## DATA PROVIDED:
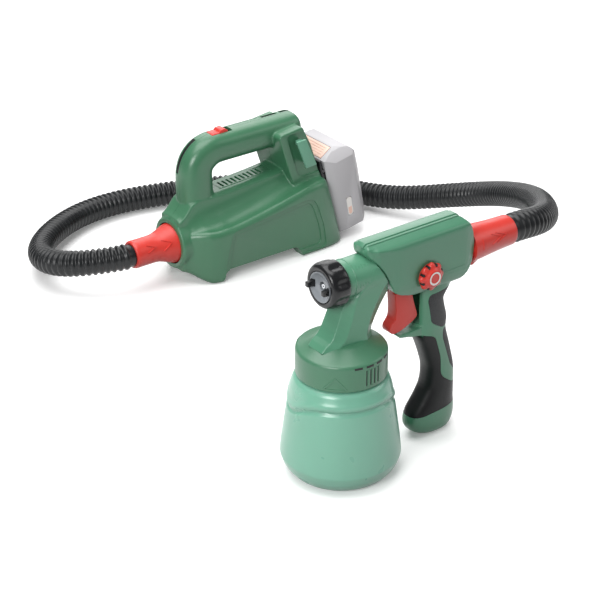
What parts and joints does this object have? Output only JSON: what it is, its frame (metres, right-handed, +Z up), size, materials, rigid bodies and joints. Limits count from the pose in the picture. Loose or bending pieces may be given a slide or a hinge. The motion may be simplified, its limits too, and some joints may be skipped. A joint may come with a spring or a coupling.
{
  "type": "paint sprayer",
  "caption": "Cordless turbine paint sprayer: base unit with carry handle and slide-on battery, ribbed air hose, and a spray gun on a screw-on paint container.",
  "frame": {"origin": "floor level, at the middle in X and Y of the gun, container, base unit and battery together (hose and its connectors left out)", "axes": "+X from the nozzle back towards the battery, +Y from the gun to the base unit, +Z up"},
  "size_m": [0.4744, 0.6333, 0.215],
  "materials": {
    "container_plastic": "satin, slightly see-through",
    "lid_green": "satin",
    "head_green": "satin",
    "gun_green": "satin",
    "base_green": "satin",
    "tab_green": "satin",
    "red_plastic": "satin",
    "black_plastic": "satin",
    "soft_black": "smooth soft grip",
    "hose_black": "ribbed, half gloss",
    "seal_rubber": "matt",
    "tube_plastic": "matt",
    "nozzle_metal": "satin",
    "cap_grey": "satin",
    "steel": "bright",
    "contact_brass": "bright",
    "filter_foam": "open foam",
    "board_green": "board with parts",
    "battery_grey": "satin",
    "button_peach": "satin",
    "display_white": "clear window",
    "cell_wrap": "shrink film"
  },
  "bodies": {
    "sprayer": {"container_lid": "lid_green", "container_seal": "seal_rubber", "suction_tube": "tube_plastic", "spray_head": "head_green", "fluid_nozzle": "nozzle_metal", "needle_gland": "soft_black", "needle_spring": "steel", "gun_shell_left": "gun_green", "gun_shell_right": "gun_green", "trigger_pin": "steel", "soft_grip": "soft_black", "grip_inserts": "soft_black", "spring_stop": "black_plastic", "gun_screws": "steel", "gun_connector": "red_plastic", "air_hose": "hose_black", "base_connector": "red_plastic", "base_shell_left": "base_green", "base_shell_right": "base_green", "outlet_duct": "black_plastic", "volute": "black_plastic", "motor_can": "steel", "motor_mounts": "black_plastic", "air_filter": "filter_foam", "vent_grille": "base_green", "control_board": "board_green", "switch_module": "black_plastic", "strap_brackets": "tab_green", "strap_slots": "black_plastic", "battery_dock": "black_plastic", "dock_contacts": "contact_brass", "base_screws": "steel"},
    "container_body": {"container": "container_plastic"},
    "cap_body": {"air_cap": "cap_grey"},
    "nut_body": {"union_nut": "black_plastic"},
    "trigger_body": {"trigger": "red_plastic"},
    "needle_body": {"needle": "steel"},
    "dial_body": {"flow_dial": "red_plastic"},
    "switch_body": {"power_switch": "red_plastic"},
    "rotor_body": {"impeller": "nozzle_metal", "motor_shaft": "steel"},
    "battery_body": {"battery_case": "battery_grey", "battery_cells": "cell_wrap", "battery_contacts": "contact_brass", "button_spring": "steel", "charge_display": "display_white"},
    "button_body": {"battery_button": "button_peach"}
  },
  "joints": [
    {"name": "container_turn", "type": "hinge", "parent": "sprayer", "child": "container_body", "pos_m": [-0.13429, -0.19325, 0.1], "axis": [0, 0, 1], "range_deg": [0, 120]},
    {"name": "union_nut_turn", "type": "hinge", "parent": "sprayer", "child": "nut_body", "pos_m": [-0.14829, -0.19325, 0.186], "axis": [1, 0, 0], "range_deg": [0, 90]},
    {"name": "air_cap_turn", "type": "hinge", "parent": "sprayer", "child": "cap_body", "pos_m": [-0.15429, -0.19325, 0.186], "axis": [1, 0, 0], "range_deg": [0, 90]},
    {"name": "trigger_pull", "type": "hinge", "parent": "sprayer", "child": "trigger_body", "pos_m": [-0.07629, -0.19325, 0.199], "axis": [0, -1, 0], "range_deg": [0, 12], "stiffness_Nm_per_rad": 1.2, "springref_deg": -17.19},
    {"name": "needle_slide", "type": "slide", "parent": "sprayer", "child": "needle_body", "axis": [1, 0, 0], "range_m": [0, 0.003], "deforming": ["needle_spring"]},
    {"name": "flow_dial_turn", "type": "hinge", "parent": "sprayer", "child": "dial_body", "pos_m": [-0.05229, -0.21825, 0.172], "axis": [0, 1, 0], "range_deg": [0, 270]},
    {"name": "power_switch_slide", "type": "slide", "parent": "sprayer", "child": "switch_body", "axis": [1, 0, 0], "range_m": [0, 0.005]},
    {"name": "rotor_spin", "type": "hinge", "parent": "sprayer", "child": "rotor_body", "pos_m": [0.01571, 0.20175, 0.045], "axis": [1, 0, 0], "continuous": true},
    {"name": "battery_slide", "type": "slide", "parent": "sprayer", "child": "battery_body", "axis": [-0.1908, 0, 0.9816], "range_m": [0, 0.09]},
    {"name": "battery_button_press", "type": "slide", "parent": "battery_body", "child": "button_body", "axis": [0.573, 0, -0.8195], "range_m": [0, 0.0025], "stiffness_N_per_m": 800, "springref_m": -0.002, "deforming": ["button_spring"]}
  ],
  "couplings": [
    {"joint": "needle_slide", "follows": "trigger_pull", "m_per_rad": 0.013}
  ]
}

## WRITTEN INSTRUCTION:
Copy out the whole listing exactly.

## WORKED SOLUTION:
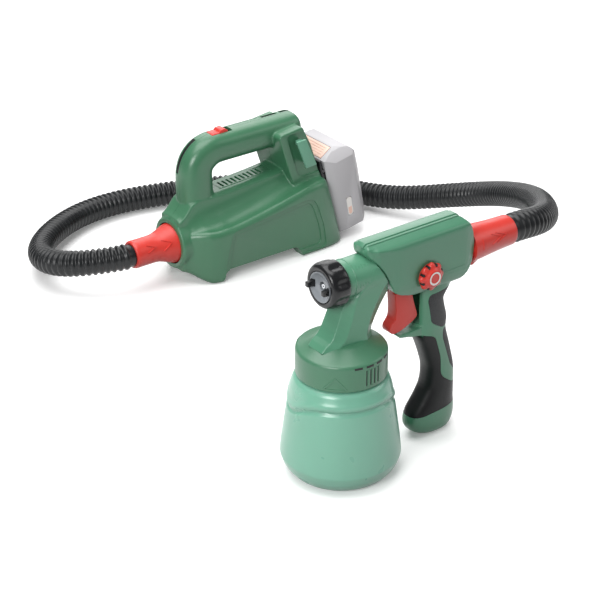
What parts and joints does this object have? Output only JSON: what it is, its frame (metres, right-handed, +Z up), size, materials, rigid bodies and joints. Limits count from the pose in the picture. Loose or bending pieces may be given a slide or a hinge. The motion may be simplified, its limits too, and some joints may be skipped. A joint may come with a spring or a coupling.
{
  "type": "paint sprayer",
  "caption": "Cordless turbine paint sprayer: base unit with carry handle and slide-on battery, ribbed air hose, and a spray gun on a screw-on paint container.",
  "frame": {"origin": "floor level, at the middle in X and Y of the gun, container, base unit and battery together (hose and its connectors left out)", "axes": "+X from the nozzle back towards the battery, +Y from the gun to the base unit, +Z up"},
  "size_m": [0.4744, 0.6333, 0.215],
  "materials": {
    "container_plastic": "satin, slightly see-through",
    "lid_green": "satin",
    "head_green": "satin",
    "gun_green": "satin",
    "base_green": "satin",
    "tab_green": "satin",
    "red_plastic": "satin",
    "black_plastic": "satin",
    "soft_black": "smooth soft grip",
    "hose_black": "ribbed, half gloss",
    "seal_rubber": "matt",
    "tube_plastic": "matt",
    "nozzle_metal": "satin",
    "cap_grey": "satin",
    "steel": "bright",
    "contact_brass": "bright",
    "filter_foam": "open foam",
    "board_green": "board with parts",
    "battery_grey": "satin",
    "button_peach": "satin",
    "display_white": "clear window",
    "cell_wrap": "shrink film"
  },
  "bodies": {
    "sprayer": {"container_lid": "lid_green", "container_seal": "seal_rubber", "suction_tube": "tube_plastic", "spray_head": "head_green", "fluid_nozzle": "nozzle_metal", "needle_gland": "soft_black", "needle_spring": "steel", "gun_shell_left": "gun_green", "gun_shell_right": "gun_green", "trigger_pin": "steel", "soft_grip": "soft_black", "grip_inserts": "soft_black", "spring_stop": "black_plastic", "gun_screws": "steel", "gun_connector": "red_plastic", "air_hose": "hose_black", "base_connector": "red_plastic", "base_shell_left": "base_green", "base_shell_right": "base_green", "outlet_duct": "black_plastic", "volute": "black_plastic", "motor_can": "steel", "motor_mounts": "black_plastic", "air_filter": "filter_foam", "vent_grille": "base_green", "control_board": "board_green", "switch_module": "black_plastic", "strap_brackets": "tab_green", "strap_slots": "black_plastic", "battery_dock": "black_plastic", "dock_contacts": "contact_brass", "base_screws": "steel"},
    "container_body": {"container": "container_plastic"},
    "cap_body": {"air_cap": "cap_grey"},
    "nut_body": {"union_nut": "black_plastic"},
    "trigger_body": {"trigger": "red_plastic"},
    "needle_body": {"needle": "steel"},
    "dial_body": {"flow_dial": "red_plastic"},
    "switch_body": {"power_switch": "red_plastic"},
    "rotor_body": {"impeller": "nozzle_metal", "motor_shaft": "steel"},
    "battery_body": {"battery_case": "battery_grey", "battery_cells": "cell_wrap", "battery_contacts": "contact_brass", "button_spring": "steel", "charge_display": "display_white"},
    "button_body": {"battery_button": "button_peach"}
  },
  "joints": [
    {"name": "container_turn", "type": "hinge", "parent": "sprayer", "child": "container_body", "pos_m": [-0.13429, -0.19325, 0.1], "axis": [0, 0, 1], "range_deg": [0, 120]},
    {"name": "union_nut_turn", "type": "hinge", "parent": "sprayer", "child": "nut_body", "pos_m": [-0.14829, -0.19325, 0.186], "axis": [1, 0, 0], "range_deg": [0, 90]},
    {"name": "air_cap_turn", "type": "hinge", "parent": "sprayer", "child": "cap_body", "pos_m": [-0.15429, -0.19325, 0.186], "axis": [1, 0, 0], "range_deg": [0, 90]},
    {"name": "trigger_pull", "type": "hinge", "parent": "sprayer", "child": "trigger_body", "pos_m": [-0.07629, -0.19325, 0.199], "axis": [0, -1, 0], "range_deg": [0, 12], "stiffness_Nm_per_rad": 1.2, "springref_deg": -17.19},
    {"name": "needle_slide", "type": "slide", "parent": "sprayer", "child": "needle_body", "axis": [1, 0, 0], "range_m": [0, 0.003], "deforming": ["needle_spring"]},
    {"name": "flow_dial_turn", "type": "hinge", "parent": "sprayer", "child": "dial_body", "pos_m": [-0.05229, -0.21825, 0.172], "axis": [0, 1, 0], "range_deg": [0, 270]},
    {"name": "power_switch_slide", "type": "slide", "parent": "sprayer", "child": "switch_body", "axis": [1, 0, 0], "range_m": [0, 0.005]},
    {"name": "rotor_spin", "type": "hinge", "parent": "sprayer", "child": "rotor_body", "pos_m": [0.01571, 0.20175, 0.045], "axis": [1, 0, 0], "continuous": true},
    {"name": "battery_slide", "type": "slide", "parent": "sprayer", "child": "battery_body", "axis": [-0.1908, 0, 0.9816], "range_m": [0, 0.09]},
    {"name": "battery_button_press", "type": "slide", "parent": "battery_body", "child": "button_body", "axis": [0.573, 0, -0.8195], "range_m": [0, 0.0025], "stiffness_N_per_m": 800, "springref_m": -0.002, "deforming": ["button_spring"]}
  ],
  "couplings": [
    {"joint": "needle_slide", "follows": "trigger_pull", "m_per_rad": 0.013}
  ]
}